Facility costs are the third-largest expense for most hospitals. Only staffing costs and drug and medical supply expenses rank higher. Of course, your facility also plays a major role in revenue generation. "The building acts as a working asset," says Veterinary Economics Editorial Advisory Board member Gary Glassman, CPA.

When you look at industry averages, two full-time, small animal practitioners should generate approximately $940,000 of gross revenue out of an average of 2,500 square feet, says Glassman. When you look at these numbers by profit center, about 35 percent of your building space will be allocated to overhead and is not direct income-production space. "You need these areas—including offices, bathrooms, an employee lounge, and most of your reception area—to manage the business functions of the practice," says Glassman, a partner with Burzenski & Co. PC in East Haven, Conn.
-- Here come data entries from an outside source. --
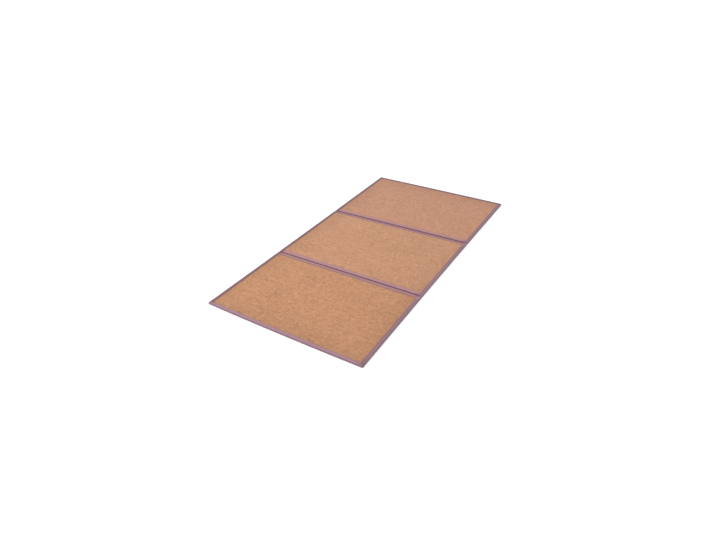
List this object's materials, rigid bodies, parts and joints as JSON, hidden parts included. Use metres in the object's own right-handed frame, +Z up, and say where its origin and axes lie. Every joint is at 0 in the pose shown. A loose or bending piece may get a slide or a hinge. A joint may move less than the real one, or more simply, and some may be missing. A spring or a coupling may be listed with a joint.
{
  "type": "folding tatami mat",
  "caption": "Folding tatami mat lying open: woven rush panels joined at creased cloth folds, with a cloth binding folded round the whole outline; a flat floor mat to sit or sleep on.",
  "frame": {"origin": "on the floor, under the middle of the mat's bounding box", "axes": "+Z up from the floor, +Y along the mat from the panel nearest the picture's viewer to the farthest, +X across the mat to the picture's near right side"},
  "size_m": [0.9, 1.806, 0.0084],
  "materials": {
    "rush_weave": "dry, faintly satin woven rush, tan to light orange brown",
    "binding_cloth": "matt woven cotton tape, dusty mauve"
  },
  "bodies": {
    "root": {"panel_near": "rush_weave", "panel_middle": "rush_weave", "panel_far": "rush_weave", "fold_ribbon_near_top": "binding_cloth", "fold_ribbon_near_under": "binding_cloth", "fold_ribbon_far_top": "binding_cloth", "fold_ribbon_far_under": "binding_cloth", "tape_front": "binding_cloth", "tape_back": "binding_cloth", "tape_left": "binding_cloth", "tape_right": "binding_cloth"}
  },
  "joints": []
}
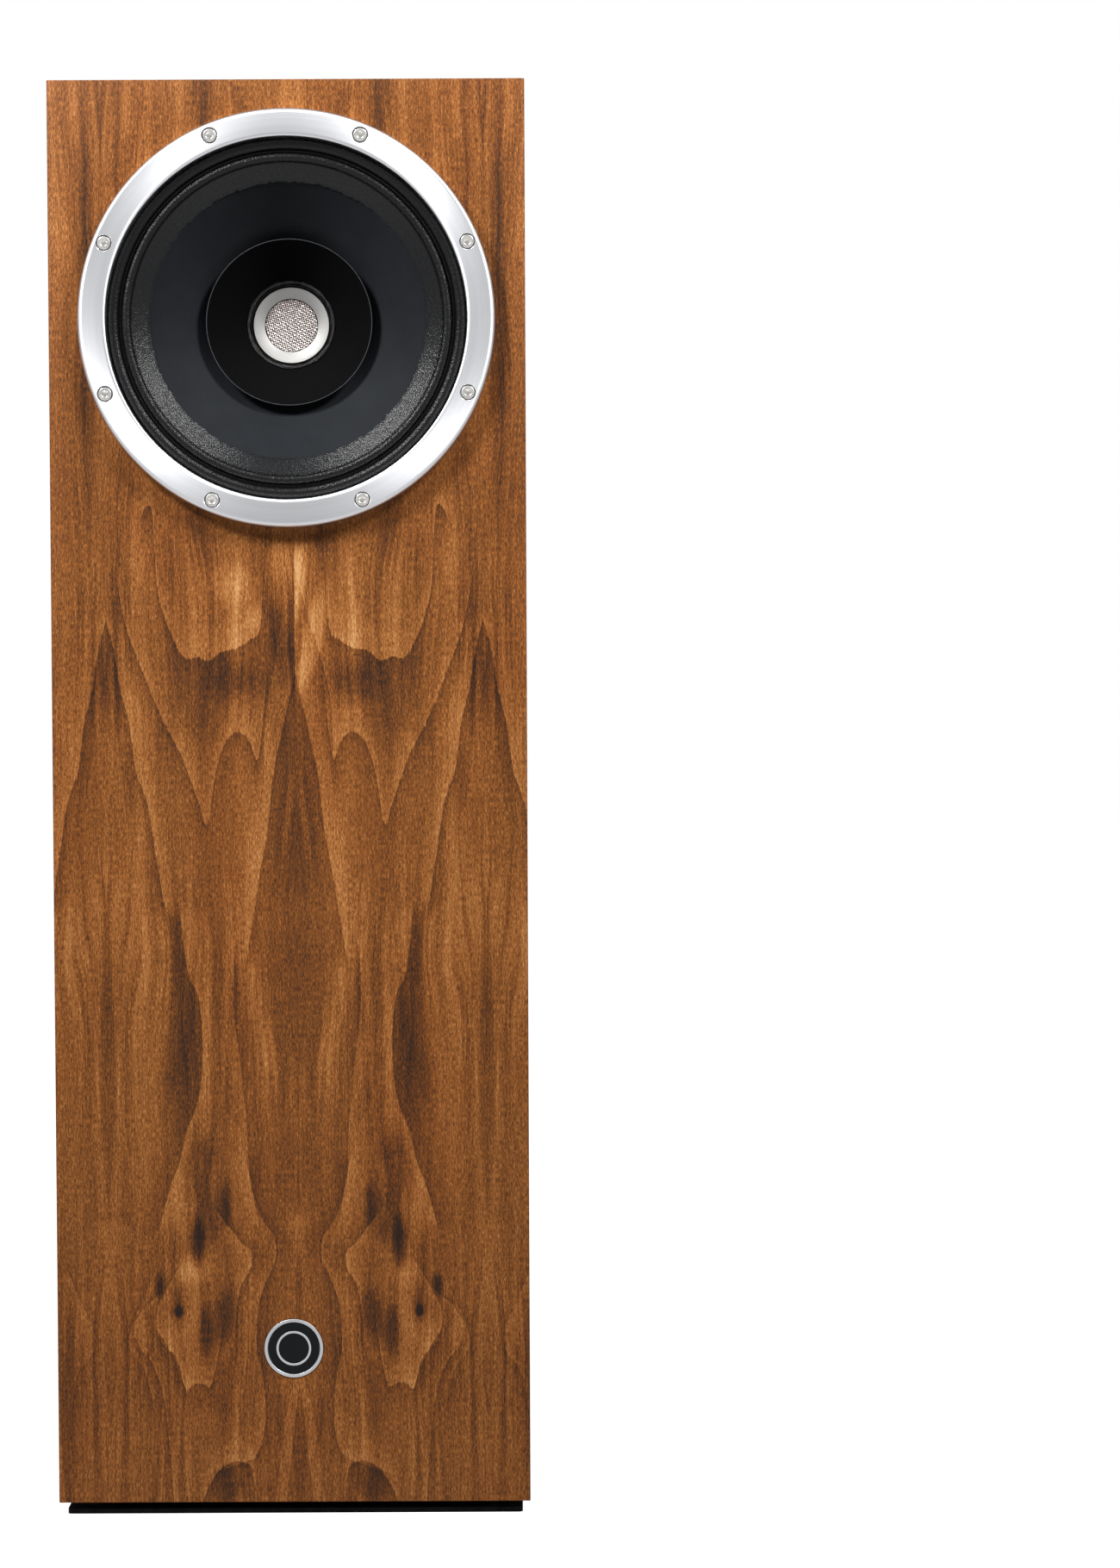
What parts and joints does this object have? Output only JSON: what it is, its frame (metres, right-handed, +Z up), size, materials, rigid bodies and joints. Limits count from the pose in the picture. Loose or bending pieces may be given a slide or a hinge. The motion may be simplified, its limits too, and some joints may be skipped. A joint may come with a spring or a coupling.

Below you can see a breakdown of the revenue-generating areas of a practice supporting two full-time doctors that gives annual revenue per square foot. As you can see, the most profitable profit centers based on use of space are the pharmacy, clinical services, and dental services, while the least profitable are boarding, hospitalization/treatments and radiology/ultrasound services.

Interestingly, as a hospital grows in volume, there are some services that can become more efficient in terms of revenue when you look at the space they use, Glassman says. For example, radiology/ultrasound, surgery, and hospitalization/treatments, may be underutilized in a smaller practice. As the client volume grows, you may not need any more space for these services, and yet the revenue could grow dramatically. In contrast, Glassman says, it's harder to make an area like clinical services more profitable per square foot, because an increase in client volume will demand more exam rooms and thus more space.

Quick fact

So use your space wisely. What you're not using—or not using wisely—is more than wasted space. It's wasted potential.

Make the best use of your space

Practitioners often lament not having enough storage space in their facilities. But when we asked 100 practitioners how they would use an extra 200 square feet, the No. 1 answer was for an exam room, according to the 2005 Well-Managed Practice Study by Wutchiett Tumblin and Associates and

Veterinary Economics

. This emphatic response doesn't surprise architect Dan Chapel, AIA, a

Veterinary Economics

Editorial Advisory Board member, in the least.

"Veterinarians want to add space that will enhance client services and therefore make more money, and for most of them, that's an exam room," says Chapel, principal of Chapel Associates Architects in Little Rock, Ark. "As much as they want and need more storage, or even increased treatment space, most doctors will invest in the room that generates the most revenue and is essential to clients' perceptions of the practice."

Chapel points out that adding another exam room also helps alleviate crowding and congestion in the waiting area, which increases client satisfaction. "A great rule of thumb is to have two exam rooms for every doctor who works the exam rooms," says Chapel. "AAHA recommends exam rooms that are 80 square feet; I prefer more like 100 square feet to give you ample room."

Another 10 percent of respondents say they'd use the 200 square feet for a comfort room—which, Chapel says, is really a larger room that you can use for exams in a pinch. (See Figure 1 for more.)

Figure 1 : Making use of 200 square feet

Your colleagues are pretty serious about adding these elements to their practices; a Veterinary Economics Issue Feedback Report, conducted in June 2004, found that 24 percent of respondents plan to remodel their facility and 23 percent plan to build a new facility in the next five years.

Corroborating evidence: The 2005 Well-Managed Practice Study found that 13 percent of respondents plan to remodel their current facility in the next two years, and they expect to spend an average of $316,000. Another 14 percent of doctors plan to expand their current facility, spending an average of $841,667. And 8 percent plan to build a brand-new facility at an average cost of $1,324,556.